The Census has been mired in fear, uncertainty, and doubt over Trump’s insistence that a citizenship question be added, despite being blocked by the Supreme Court on a technicality. While there’s no longer enough time for the citizenship question to make it into the 2020 Census, the president has instructed his administration to identify alternative data sources to arrive at some kind of approximation of citizenship status data.
Title 13 of the US Code prohibits Census data from being used for law enforcement purposes. But given that Palantir has contracts for both the Census Bureau and immigration agencies, we will be relying on the ethical integrity of private contractors to have confidence that Title 13 will not be violated. The result of this would be the Trump administration achieving its explicit goals of deporting undocumented immigrants at unprecedented scale.
Unfortunately, public trust in Palantir is scant. After all, it was a Palantir employee who helped build the notorious and illegal Facebook data-harvesting scheme that allowed Cambridge Analytica to harvest 87 million accounts and then match 30 million accounts to registered voters for advertising surveillance, political profiling, and precision microtargeting. It’s what these folks do for a living.

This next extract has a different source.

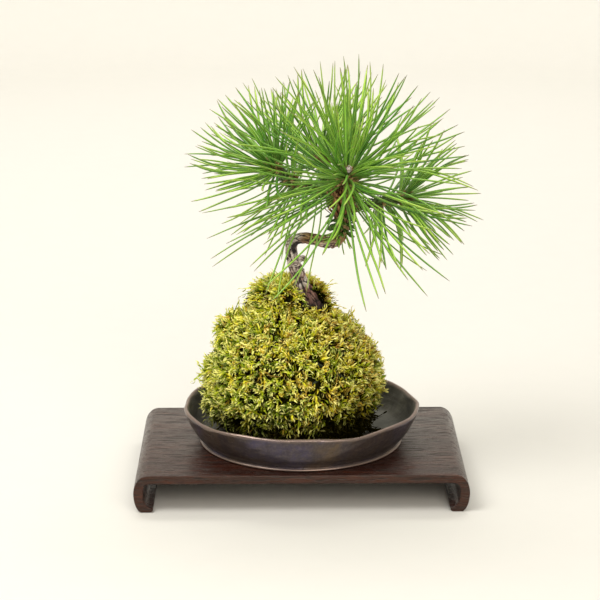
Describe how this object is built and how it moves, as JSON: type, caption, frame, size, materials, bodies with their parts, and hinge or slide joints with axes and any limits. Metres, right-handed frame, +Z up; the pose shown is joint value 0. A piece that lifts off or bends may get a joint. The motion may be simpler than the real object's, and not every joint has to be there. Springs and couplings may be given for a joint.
{
  "type": "kokedama moss ball plant",
  "caption": "Young pine rooted in a moss-wrapped soil ball, standing in a shallow glazed dish on a low wooden stand with curled ends.",
  "frame": {"origin": "on the floor, under the middle of the whole outline seen from above", "axes": "+Z up, front of the stand and dish towards -Y, the long side of the stand along X"},
  "size_m": [0.1684, 0.1354, 0.2129],
  "materials": {
    "wood": "satin dark stained wood",
    "glaze": "semi-gloss dark metallic glaze",
    "soil": "matt damp soil",
    "moss": "matt leafy moss",
    "thread": "matt dark thread",
    "bark": "rough flaky bark",
    "needle": "satin green needles",
    "bud": "matt pale bud scales"
  },
  "bodies": {
    "root": {"stand": "wood", "dish": "glaze", "soil_ball": "soil", "moss_mat": "moss", "binding_thread": "thread", "pine_trunk": "bark", "needles_apex": "needle", "needles_left": "needle", "needles_back": "needle", "needles_right": "needle", "bud_apex": "bud"}
  },
  "joints": []
}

Is that really so different from China’s social credit system?
The future of freedom
The US and China’s digital surveillance states sound like an episode of Black Mirror until you start poking around in the privacy policies that everyone ignores; Experian, Axciom, Oracle, Equifax, and countless other mysterious data brokers have been stealing and selling our secrets for years.
No doubt, there are profound differences between our plutocratic constitutional republic and China’s single-party autocracy. We enjoy the rights to criticize our government and investigate how it conducts its business of implementing policy enacted by elected representatives. But these rights must be vigorously exercised.
Witnessing the protests in Hong Kong over a controversial extradition bill revealed to the world just how much Hong Kongers value their autonomy from Beijing. But as Americans grapple with the manufactured crisis on the border and an ongoing tech-lash emanating from Silicon Valley, Palantir somehow symbolizes the fragile distinction between a patriotic software company building products to hunt terrorists and fight crime and an instrument of a despotic regime.
In that way, Washington and Beijing have something in common now. Both centers of power mobilize the national tech industries to solidify state power, sow ethnic division and oppression, and have ensured that the 1% enjoy maximum privacy protections while the populace enjoys none.
As an American, you might think twice about bringing your phone on a trip to China. But what about Mexico?